▶ WRITTEN PROBLEM
Copy out each line exactly as it appears.

▶ DATA PROVIDED
◇ ◇ ◇ ◇

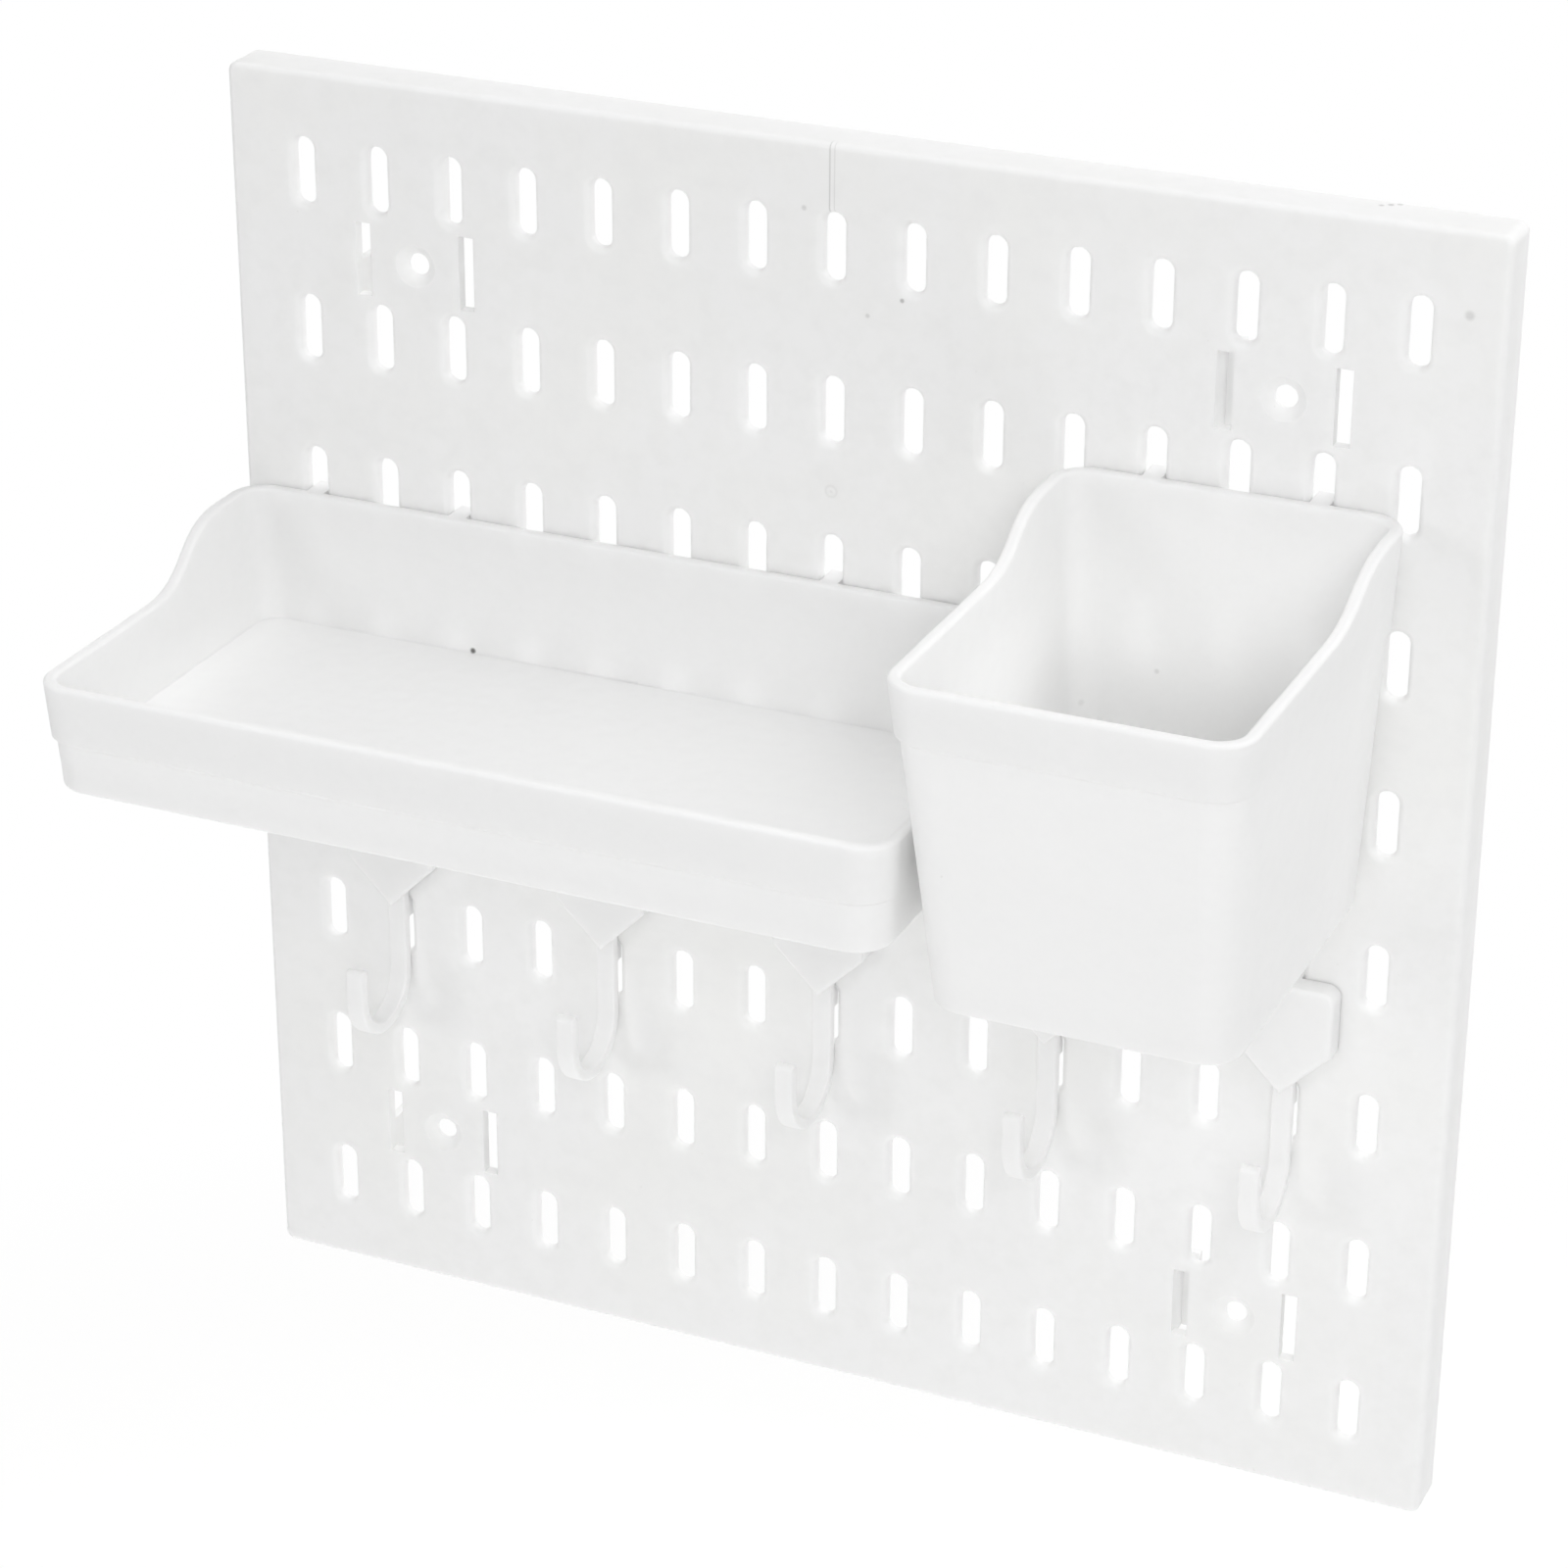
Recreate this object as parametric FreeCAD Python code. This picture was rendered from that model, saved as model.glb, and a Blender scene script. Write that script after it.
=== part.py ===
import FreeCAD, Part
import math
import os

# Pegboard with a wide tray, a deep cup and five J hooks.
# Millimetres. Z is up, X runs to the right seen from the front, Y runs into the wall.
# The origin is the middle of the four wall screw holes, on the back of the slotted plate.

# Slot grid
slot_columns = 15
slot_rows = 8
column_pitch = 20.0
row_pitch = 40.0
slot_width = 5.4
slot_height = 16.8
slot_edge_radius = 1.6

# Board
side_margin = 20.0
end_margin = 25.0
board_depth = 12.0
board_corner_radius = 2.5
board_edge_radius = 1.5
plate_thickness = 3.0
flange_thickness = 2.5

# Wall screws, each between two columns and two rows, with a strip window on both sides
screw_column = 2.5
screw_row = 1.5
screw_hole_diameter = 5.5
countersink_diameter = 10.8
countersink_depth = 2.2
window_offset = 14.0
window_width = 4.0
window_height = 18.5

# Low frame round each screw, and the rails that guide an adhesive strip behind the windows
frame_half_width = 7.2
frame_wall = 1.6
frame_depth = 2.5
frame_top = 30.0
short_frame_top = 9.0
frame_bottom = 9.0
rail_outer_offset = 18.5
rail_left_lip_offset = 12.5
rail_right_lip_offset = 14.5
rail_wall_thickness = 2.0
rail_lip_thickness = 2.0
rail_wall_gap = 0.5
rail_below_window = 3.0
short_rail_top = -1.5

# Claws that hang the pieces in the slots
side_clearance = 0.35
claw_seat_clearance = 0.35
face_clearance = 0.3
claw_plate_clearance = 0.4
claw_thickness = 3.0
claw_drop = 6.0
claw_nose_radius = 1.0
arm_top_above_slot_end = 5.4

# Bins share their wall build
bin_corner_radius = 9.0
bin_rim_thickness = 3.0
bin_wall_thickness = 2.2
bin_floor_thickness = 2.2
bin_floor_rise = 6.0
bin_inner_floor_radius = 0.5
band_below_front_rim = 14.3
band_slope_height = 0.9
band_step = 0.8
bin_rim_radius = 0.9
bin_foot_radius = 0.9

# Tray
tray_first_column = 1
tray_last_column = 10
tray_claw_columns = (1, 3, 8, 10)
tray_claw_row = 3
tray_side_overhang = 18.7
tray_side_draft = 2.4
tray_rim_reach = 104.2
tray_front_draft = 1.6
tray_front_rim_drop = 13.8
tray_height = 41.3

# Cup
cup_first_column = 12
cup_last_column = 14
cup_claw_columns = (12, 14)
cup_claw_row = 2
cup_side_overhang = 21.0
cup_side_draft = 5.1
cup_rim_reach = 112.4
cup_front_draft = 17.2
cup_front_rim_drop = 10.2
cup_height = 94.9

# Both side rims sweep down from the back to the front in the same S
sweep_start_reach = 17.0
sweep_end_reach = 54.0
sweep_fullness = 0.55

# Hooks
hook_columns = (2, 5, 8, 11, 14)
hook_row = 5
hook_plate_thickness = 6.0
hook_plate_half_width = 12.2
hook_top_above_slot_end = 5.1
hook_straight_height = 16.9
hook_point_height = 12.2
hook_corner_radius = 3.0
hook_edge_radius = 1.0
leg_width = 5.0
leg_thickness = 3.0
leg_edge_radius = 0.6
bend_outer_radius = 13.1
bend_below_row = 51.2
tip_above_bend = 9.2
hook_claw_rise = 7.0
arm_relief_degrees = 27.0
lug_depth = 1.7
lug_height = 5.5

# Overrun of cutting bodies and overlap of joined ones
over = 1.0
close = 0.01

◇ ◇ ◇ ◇

▶ REPLY
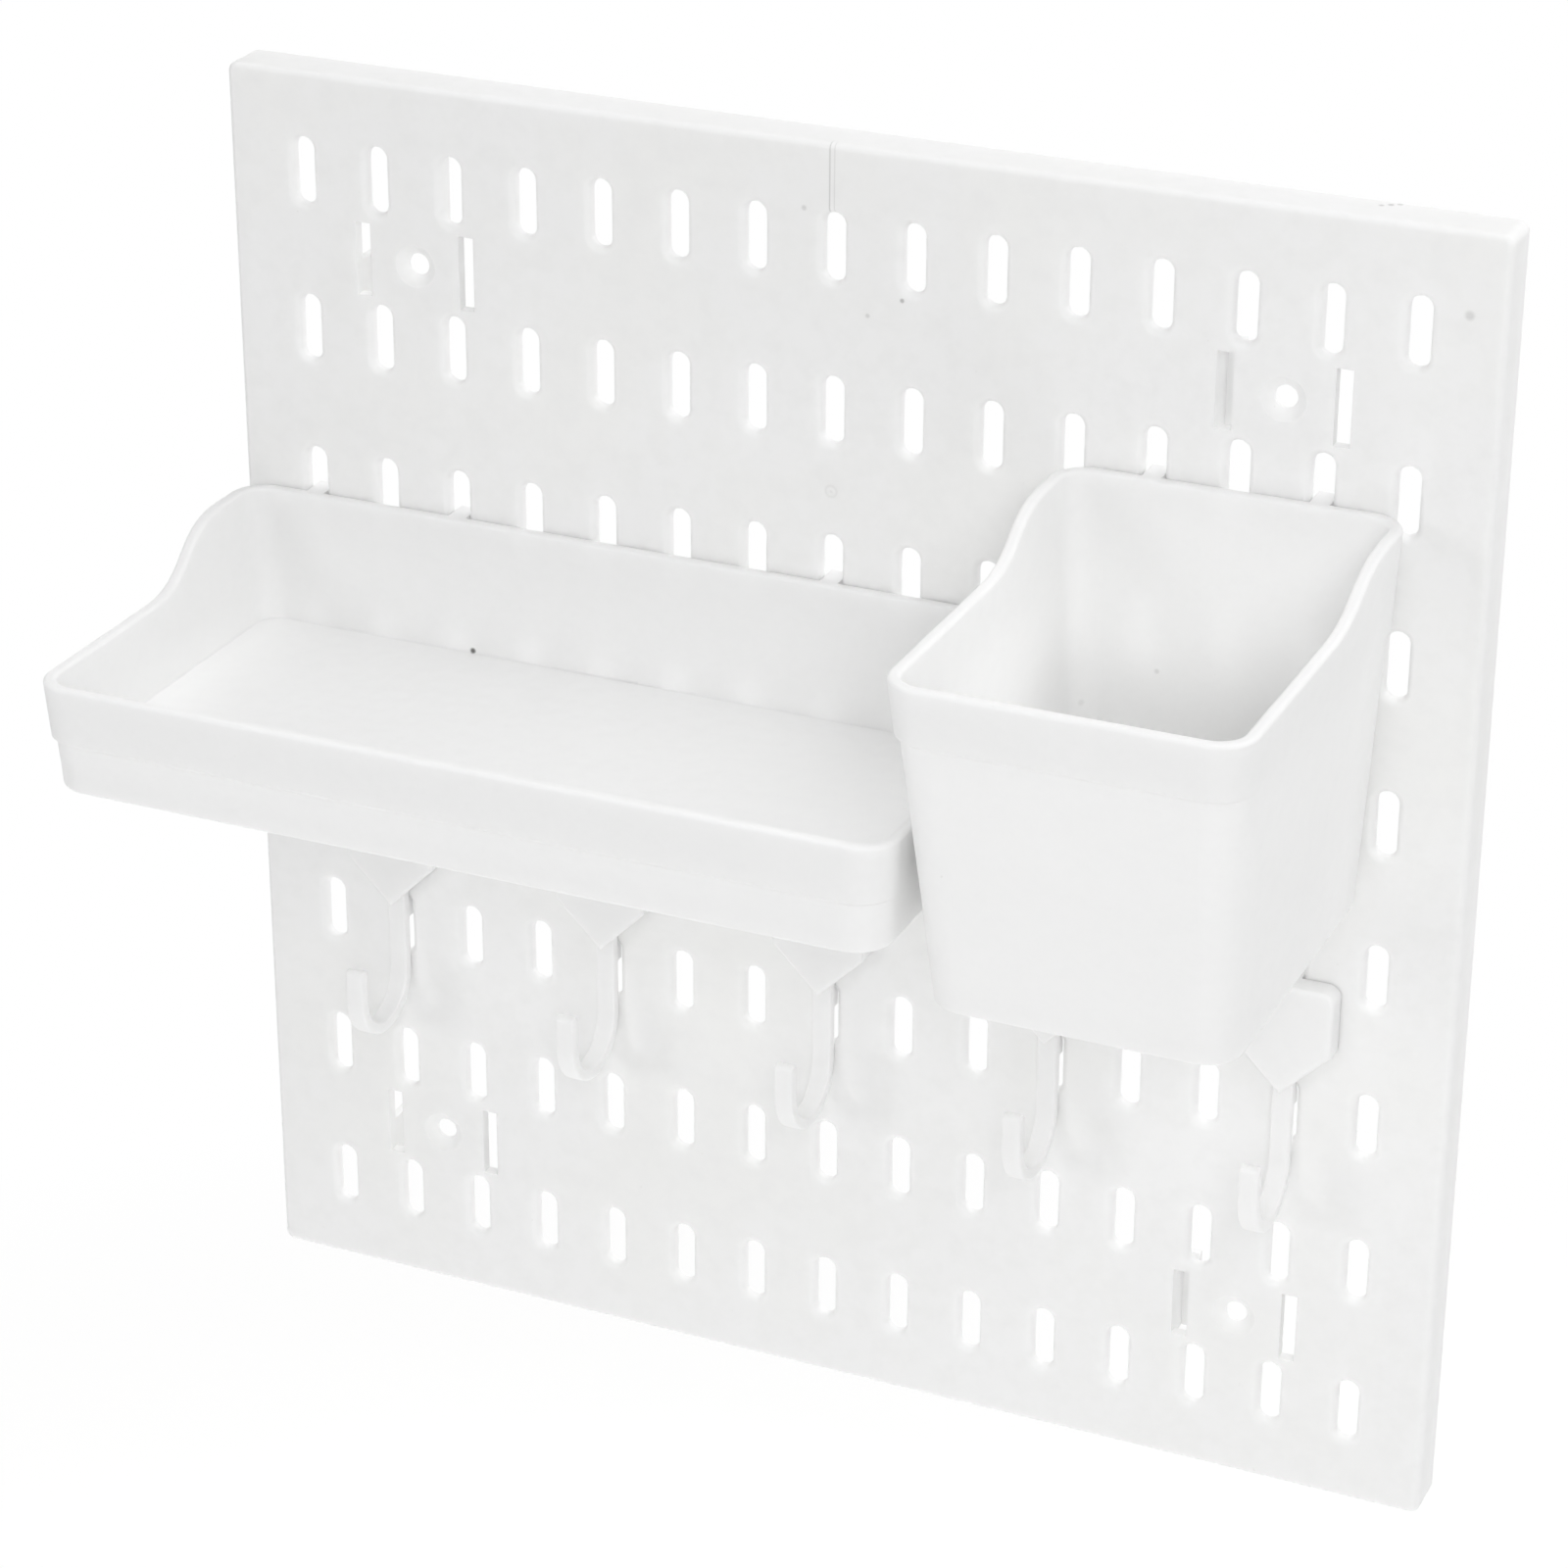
Recreate this object as parametric FreeCAD Python code. This picture was rendered from that model, saved as model.glb, and a Blender scene script. Write that script after it.
=== part.py ===
import FreeCAD, Part
import math
import os

# Pegboard with a wide tray, a deep cup and five J hooks.
# Millimetres. Z is up, X runs to the right seen from the front, Y runs into the wall.
# The origin is the middle of the four wall screw holes, on the back of the slotted plate.

# Slot grid
slot_columns = 15
slot_rows = 8
column_pitch = 20.0
row_pitch = 40.0
slot_width = 5.4
slot_height = 16.8
slot_edge_radius = 1.6

# Board
side_margin = 20.0
end_margin = 25.0
board_depth = 12.0
board_corner_radius = 2.5
board_edge_radius = 1.5
plate_thickness = 3.0
flange_thickness = 2.5

# Wall screws, each between two columns and two rows, with a strip window on both sides
screw_column = 2.5
screw_row = 1.5
screw_hole_diameter = 5.5
countersink_diameter = 10.8
countersink_depth = 2.2
window_offset = 14.0
window_width = 4.0
window_height = 18.5

# Low frame round each screw, and the rails that guide an adhesive strip behind the windows
frame_half_width = 7.2
frame_wall = 1.6
frame_depth = 2.5
frame_top = 30.0
short_frame_top = 9.0
frame_bottom = 9.0
rail_outer_offset = 18.5
rail_left_lip_offset = 12.5
rail_right_lip_offset = 14.5
rail_wall_thickness = 2.0
rail_lip_thickness = 2.0
rail_wall_gap = 0.5
rail_below_window = 3.0
short_rail_top = -1.5

# Claws that hang the pieces in the slots
side_clearance = 0.35
claw_seat_clearance = 0.35
face_clearance = 0.3
claw_plate_clearance = 0.4
claw_thickness = 3.0
claw_drop = 6.0
claw_nose_radius = 1.0
arm_top_above_slot_end = 5.4

# Bins share their wall build
bin_corner_radius = 9.0
bin_rim_thickness = 3.0
bin_wall_thickness = 2.2
bin_floor_thickness = 2.2
bin_floor_rise = 6.0
bin_inner_floor_radius = 0.5
band_below_front_rim = 14.3
band_slope_height = 0.9
band_step = 0.8
bin_rim_radius = 0.9
bin_foot_radius = 0.9

# Tray
tray_first_column = 1
tray_last_column = 10
tray_claw_columns = (1, 3, 8, 10)
tray_claw_row = 3
tray_side_overhang = 18.7
tray_side_draft = 2.4
tray_rim_reach = 104.2
tray_front_draft = 1.6
tray_front_rim_drop = 13.8
tray_height = 41.3

# Cup
cup_first_column = 12
cup_last_column = 14
cup_claw_columns = (12, 14)
cup_claw_row = 2
cup_side_overhang = 21.0
cup_side_draft = 5.1
cup_rim_reach = 112.4
cup_front_draft = 17.2
cup_front_rim_drop = 10.2
cup_height = 94.9

# Both side rims sweep down from the back to the front in the same S
sweep_start_reach = 17.0
sweep_end_reach = 54.0
sweep_fullness = 0.55

# Hooks
hook_columns = (2, 5, 8, 11, 14)
hook_row = 5
hook_plate_thickness = 6.0
hook_plate_half_width = 12.2
hook_top_above_slot_end = 5.1
hook_straight_height = 16.9
hook_point_height = 12.2
hook_corner_radius = 3.0
hook_edge_radius = 1.0
leg_width = 5.0
leg_thickness = 3.0
leg_edge_radius = 0.6
bend_outer_radius = 13.1
bend_below_row = 51.2
tip_above_bend = 9.2
hook_claw_rise = 7.0
arm_relief_degrees = 27.0
lug_depth = 1.7
lug_height = 5.5

# Overrun of cutting bodies and overlap of joined ones
over = 1.0
close = 0.01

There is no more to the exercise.